The fluency intervention, based on the HFL model, is an eight-week programme delivered in small groups. It is structured, consistent and incredibly effective. Students are assessed with YARC at the start and end, and the results speak for themselves.
Measuring the impact
What really impressed us was the consistency with the assessment results. NGRT and YARC are very different assessments – NGRT is conducted online independently while YARC is a one-to-one, paper-based assessment. Yet they told the same story, and that triangulation gave us real confidence that we weren’t just seeing test gains but were seeing genuine, lasting improvements in reading.
Students who were flagged with a low SAS on NGRT were then assessed with YARC and many of these did the fluency intervention. We’re both a little data-obsessed, and the numbers didn’t disappoint. Across our pilot, we saw an average gain of +10.6 SAS points on YARC and +9.6 on NGRT. These are significant improvements, especially over such a short intervention period.

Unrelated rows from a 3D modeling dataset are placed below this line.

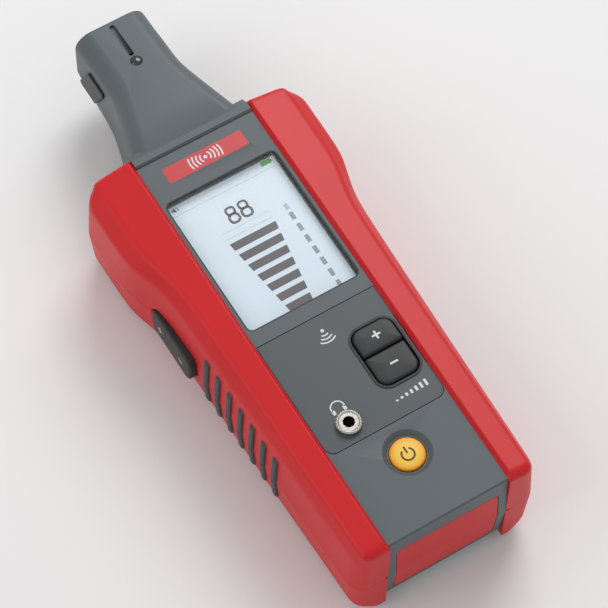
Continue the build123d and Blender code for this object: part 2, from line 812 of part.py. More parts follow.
sensor_board_y = root_y + 4.0
with BuildPart() as sensor_board:
    add(block((-sensor_board_half, sensor_board_y, board_height),
              (sensor_board_half, sensor_board_y + sensor_board_length, board_top)))
    add(block((-3, sensor_board_y + 5, board_top), (3, sensor_board_y + 10, board_top + connector_height)))
save(sensor_board.part, "sensor_board")

with BuildPart() as sensor_leads:
    lead_start = sensor_board_y + sensor_board_length - 2
    for x in (-lead_spacing / 2, lead_spacing / 2):
        lead_at = (x, lead_start, board_height - lead_radius)
        add(rod(lead_radius, sensor_back_y - lead_start, lead_at, "Y"))
save(sensor_leads.part, "sensor_leads")

board_high_y = display_high_y + 9.0
with BuildPart() as nose_ribbon:
    add(block((-nose_ribbon_half, board_high_y - 4, board_top),
              (nose_ribbon_half, sensor_board_y + 4, board_top + flex_thickness)))
save(nose_ribbon.part, "nose_ribbon")

# ---------------------------------------------------------------- display
active_low_y = display_mid_y - active_length / 2
with BuildPart() as display_bezel:
    with BuildSketch(Plane.XY.offset(glass_top)):
        with Locations((0, display_mid_y)):
            RectangleRounded(2 * display_half, display_length, bezel_corner)
            Rectangle(2 * active_half, active_length, mode=Mode.SUBTRACT)
    extrude(amount=glass_depth - window_recess - window_thickness)
    with BuildSketch(Plane.XY.offset(face_height - window_recess - window_thickness)):
        with Locations((0, display_mid_y)):
            RectangleRounded(2 * display_half, display_length, bezel_corner)
            RectangleRounded(
                2 * display_half - 0.8, display_length - 0.8, bezel_corner - 0.4, mode=Mode.SUBTRACT
            )
    extrude(amount=window_recess + window_thickness)
save(display_bezel.part, "display_bezel")

with BuildPart() as display_window:
    with BuildSketch(Plane.XY.offset(face_height - window_recess - window_thickness)):
        with Locations((0, display_mid_y)):
            RectangleRounded(2 * display_half - 0.8, display_length - 0.8, bezel_corner - 0.4)
    extrude(amount=window_thickness)
save(display_window.part, "display_window")

with BuildPart() as display_glass:
    with BuildSketch(Plane.XY.offset(glass_top - glass_thickness)):
        with Locations((0, display_mid_y)):
            Rectangle(2 * active_half + 2 * glass_margin, active_length + 2 * glass_margin)
    extrude(amount=glass_thickness)
save(display_glass.part, "display_glass")

with BuildPart() as backlight:
    with BuildSketch(Plane.XY.offset(glass_top - glass_thickness - backlight_thickness)):
        with Locations((0, display_mid_y)):
            RectangleRounded(2 * active_half + 2 * glass_margin, active_length + 2 * glass_margin, 1.0)
    extrude(amount=backlight_thickness)
save(backlight.part, "backlight")

with BuildPart() as display_ribbon:
    ribbon_y = display_mid_y - active_length / 2
    add(block((-flex_width / 2, ribbon_y, board_top),
              (flex_width / 2, ribbon_y + flex_thickness, glass_top - glass_thickness - backlight_thickness)))
save(display_ribbon.part, "display_ribbon")

with BuildPart() as badge_plate:
    with BuildSketch(Plane.XY.offset(face_height - badge_thickness)):
        with Locations((0, badge_y)):
            RectangleRounded(2 * badge_half, badge_length, 0.5)
    extrude(amount=badge_thickness)
save(badge_plate.part, "badge_plate")

# ---------------------------------------------------------------- controls
with BuildPart() as control_panel:
    with BuildSketch(Plane.XY.offset(face_height - panel_thickness)):
        with Locations((0, (panel_low_y + panel_high_y) / 2)):
            plate = Rectangle(2 * (face_half - panel_seam), panel_length - 2 * panel_seam)
        fillet(plate.vertices().group_by(Axis.Y)[0], panel_corner)
        with Locations((rocker_x, rocker_y)):
            RectangleRounded(rocker_width, rocker_length, rocker_corner, mode=Mode.SUBTRACT)
        with Locations((jack_x, jack_y)):
            Circle(bushing_radius, mode=Mode.SUBTRACT)
    extrude(amount=panel_thickness)
save(control_panel.part, "control_panel")

panel_under = face_height - panel_thickness
pin_z = panel_under - 2.0
key_width = rocker_width - 2 * (surround_wall + rocker_gap)
key_length = rocker_length - 2 * (surround_wall + rocker_gap)
with BuildPart() as rocker_surround:
    with BuildSketch(Plane.XY.offset(panel_under - skirt_depth)):
        with Locations((rocker_x, rocker_y)):
            RectangleRounded(
                rocker_width + 2 * skirt_wall, rocker_length + 2 * skirt_wall, rocker_corner
            )
    extrude(amount=skirt_depth)
    with BuildSketch(Plane.XY.offset(panel_under)):
        with Locations((rocker_x, rocker_y)):
            RectangleRounded(rocker_width, rocker_length, rocker_corner)
    extrude(amount=panel_thickness + surround_rise)
    with BuildSketch(Plane.XY.offset(panel_under - skirt_depth)):
        with Locations((rocker_x, rocker_y)):
            RectangleRounded(
                key_width + 2 * rocker_gap, key_length + 2 * rocker_gap, rocker_corner - surround_wall
            )
    extrude(amount=FAR, mode=Mode.SUBTRACT)
    add(rod(pin_radius, key_width + 2 * rocker_gap + 2.4,
            (rocker_x - key_width / 2 - rocker_gap - 1.2, rocker_y, pin_z), "X"), mode=Mode.SUBTRACT)
save(rocker_surround.part, "rocker_surround")

with BuildPart() as rocker_pin:
    add(rod(pin_radius, key_width + 2 * rocker_gap + 2.4,
            (rocker_x - key_width / 2 - rocker_gap - 1.2, rocker_y, pin_z), "X"))
save(rocker_pin.part, "rocker_pin")

foot_low = board_top + switch_height + plunger_height + 0.5
with BuildPart() as sensitivity_key:
    with BuildSketch(Plane.XY.offset(face_height - rocker_depth)):
        with Locations((rocker_x, rocker_y)):
            RectangleRounded(key_width, key_length, rocker_corner - surround_wall - rocker_gap)
    extrude(amount=rocker_depth + rocker_rise)
    fillet(sensitivity_key.faces().sort_by(Axis.Z)[-1].edges(), 1.0)
    add(block((-FAR, -FAR, face_height + rocker_rise - rocker_step), (FAR, rocker_y + 0.8, FAR)),
        mode=Mode.SUBTRACT)
    for shift in (-switch_offset, switch_offset):
        add(rod(1.5, face_height - rocker_depth - foot_low + 0.5, (rocker_x, rocker_y + shift, foot_low)))
    add(rod(pin_radius + hinge_clearance, FAR, (-FAR / 2, rocker_y, pin_z), "X"), mode=Mode.SUBTRACT)
save(sensitivity_key.part, "sensitivity_key")


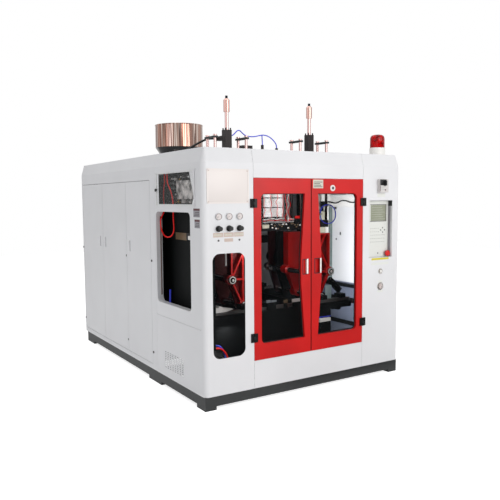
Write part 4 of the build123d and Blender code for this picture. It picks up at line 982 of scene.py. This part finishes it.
def door_trim():
    """The strip between the doors, a label with bars for its print, and the hinge screws."""
    strip = plate(DOOR_MIDDLE - 8, DOOR_MIDDLE - 1.5, DOOR_BOTTOM + 4, DOOR_TOP - 4, proud=0.8)
    boxes("door_edge_strip", "inner_black", [strip], bevel=0.3, body="left_door")
    left, right, bottom = 1112, 1226, 1824
    boxes("door_label", "pale",
          [plate(left, right, bottom, bottom + 76)], bevel=0, body="right_door")
    rows = [plate(left + 10, right - 10 - 13 * (row % 3), bottom + 10 + 14 * row, bottom + 16 + 14 * row,
                  face=-0.5, proud=0.4) for row in range(4)]
    boxes("door_label_print", "print", rows, bevel=0, body="right_door")
    screws = [plate(x - 3, x + 3, z - 3, z + 3, face=-10, proud=3)
              for x in (464, 1725) for z in (530, 580, 1672, 1722)]
    boxes("hinge_screws_cover", "abs", screws)


class MACHINE_OT_doors(bpy.types.Operator):
    """Finishes the two front doors, their seals, pulls, lock and hinges"""

    bl_idname = "machine.doors"
    bl_label = "Front doors"

    def execute(self, context):
        dress("door", "left_door", "right_door")
        dress("hinge", "hinge_fixed_leaves")
        door_seals(context.scene.machine_sizes.seal_width / MM)
        door_lock()
        door_pulls()
        door_trim()
        return {"FINISHED"}


def cover_fittings():
    """The service cover's knob, the strips along its free edges and its hinge knuckles."""
    back, front = -0.2, -4.8
    low, high, hinge_side, free_side = 1681.7, 1968.3, 136, 890.3
    strip = 3.3
    discs("cover_knob", "abs", [(-5, 881, 1819)], TO_LEFT,
          [(0, 9), (4, 9), (5, 14), (12, 14), (13.4, 12)], body="service_window")
    strips = [((front, y0, z0), (back, y1, z1)) for y0, y1, z0, z1 in (
        (hinge_side, free_side - strip, low, low + strip),
        (hinge_side, free_side - strip, high - strip, high),
        (free_side - strip, free_side, low, high),
    )]
    boxes("cover_edge", "film", strips, bevel=0.5, body="service_window")
    discs("cover_knuckles", "powder", [(-5, 131, z) for z in (1682.5, 1778, 1873)], UP,
          [(0, 5.2), (0.8, 5.9), (93.7, 5.9), (94.5, 5.2)], steps=20, body="service_window")


class MACHINE_OT_windows(bpy.types.Operator):
    """Glazes the doors, the front panel and the service cover"""

    bl_idname = "machine.windows"
    bl_label = "Windows"

    def execute(self, context):
        dress("clear", "front_left_pane", "left_door_pane", "right_door_pane")
        dress("cover", "service_window")
        cover_fittings()
        return {"FINISHED"}


# Controls

def add_tick(bm, x, turn, reach, back, thick):
    """A small square of a gauge's scale or needle, at a reach and turn from its middle."""
    cx, cz = x + reach * math.cos(turn), GAUGE_LEVEL + reach * math.sin(turn)
    add_box(bm, (cx - 1, back - thick, cz - 1), (cx + 1, back, cz + 1))


def gauge_faces():
    """The dial, scale, needle and rim of each gauge."""
    dials = bmesh.new()
    marks = bmesh.new()
    for x in GAUGE_X:
        add_turned(dials, (x, DIAL_FACE, GAUGE_LEVEL), TO_FRONT, [(0, 23.5), (0.5, 23.5)])
        for step in range(11):
            add_tick(marks, x, math.radians(225 - 27 * step), reach=18.5, back=DIAL_FACE - 0.4, thick=0.5)
        for step in range(12):
            add_tick(marks, x, math.radians(200), reach=1.5 * step, back=DIAL_FACE - 0.5, thick=0.6)
    discs("gauge_rims", "bezel", [(x, GAUGE_LIP, GAUGE_LEVEL) for x in GAUGE_X],
          TO_FRONT, [(-2, 27), (0.5, 26.8), (0.6, 24.2), (-3, 23.4)], steps=40)
    piece("gauge_dials", dials, "dial")
    piece("gauge_needles", marks, "print", smooth=False)


def operator_panel():
    """The display with bars for its lines, the legends of the keys, and five square keys."""
    display_face = KEYPAD_FACE - 1.6
    boxes("display", "screen",
          [plate(1857, 2055, 1513, 1665, face=display_face, proud=1)], bevel=0.3)
    rows = [plate(1868, 2044 - 20 * (row % 3), 1528 + 22 * row, 1530 + 22 * row,
                  face=display_face - 0.9, proud=0.4) for row in range(6)]
    boxes("display_lines", "key", rows, bevel=0)
    key_face = KEYPAD_FACE - 1.1
    keys_left, keys_top, column_pitch, row_pitch = 1856, 1446, 25, 33
    arrows_left, arrow_rows = 1960, 2
    legends = []
    chance = random.Random(7)
    for row in range(5):
        for column in range(8):
            x = keys_left + column * column_pitch
            z = keys_top - row * row_pitch
            if x > arrows_left and row < arrow_rows:
                continue
            wide = chance.uniform(5, 11)
            legends.append(plate(x + 2, x + 2 + wide, z - 9, z - 5, face=key_face))
    boxes("key_legends", "print", legends, bevel=0)
    arrows = [(2018, 1443), (1992, 1421), (2044, 1421), (2018, 1399), (1956, 1196)]
    boxes("arrow_keys", "print",
          [plate(x - 6, x + 6, z - 6, z + 6, face=key_face, proud=0.8) for x, z in arrows], bevel=0.4)


def column_labels():
    """Tape and strips on the control column, and the plate and marks of the main switch."""
    left, right = 1824, 2050
    boxes("yellow_strip", "yellow", [plate(left, right, 1136, 1155, proud=0.8)], bevel=0)
    pale = [(left, right, 1088, 1110), (1912, 1968, 915, 932), (1905, 1975, 818, 838),
            (1893, 1997, 1742, 1778)]
    boxes("pale_strips", "film", [plate(*sides, proud=0.5) for sides in pale], bevel=0)
    box_face = SWITCH_BOX_FACE
    boxes("switch_plate", "abs",
          [plate(1888, 1968, 1853, 1908, face=box_face + 0.5, proud=2)], bevel=0.8)
    rows = [(1893, 1962, 1842, 1847), (1893, 1944, 1826, 1832), (1893, 1950, 1811, 1817)]
    boxes("switch_rows", "key",
          [plate(*sides, face=box_face, proud=0.7) for sides in rows], bevel=0)
    marks = [(1888, 1893, 1800, 1850), (1948, 1964, 1804, 1815)]
    boxes("switch_marks", "maroon",
          [plate(*sides, face=box_face, proud=0.8) for sides in marks], bevel=0)


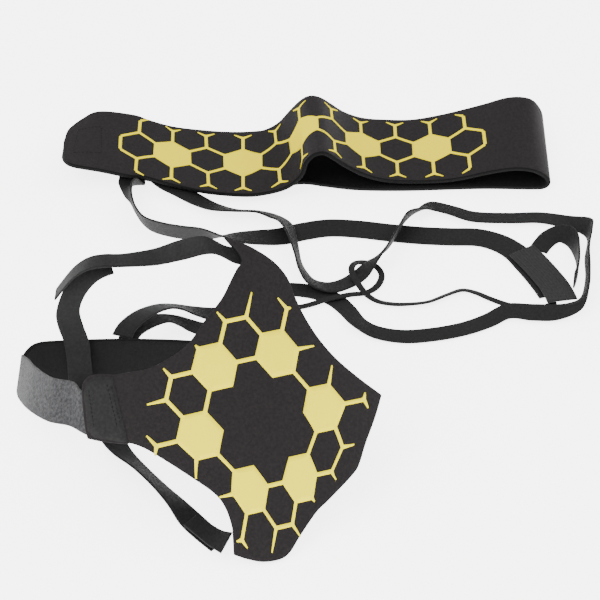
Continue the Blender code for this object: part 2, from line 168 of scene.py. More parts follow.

Beyond the data, feedback from our schools was just as powerful.
- Teachers reported students growing in confidence, not just as readers but as people. Some began visiting the library for the first time, whereas others started volunteering to read aloud in class.
- Students who started with comprehension scores in the high 80s were finishing the programme with scores of 102, 105 and even 110.
- The average gain in Key Stage 3 was 14 standardised points. That’s not just progress—that’s transformation.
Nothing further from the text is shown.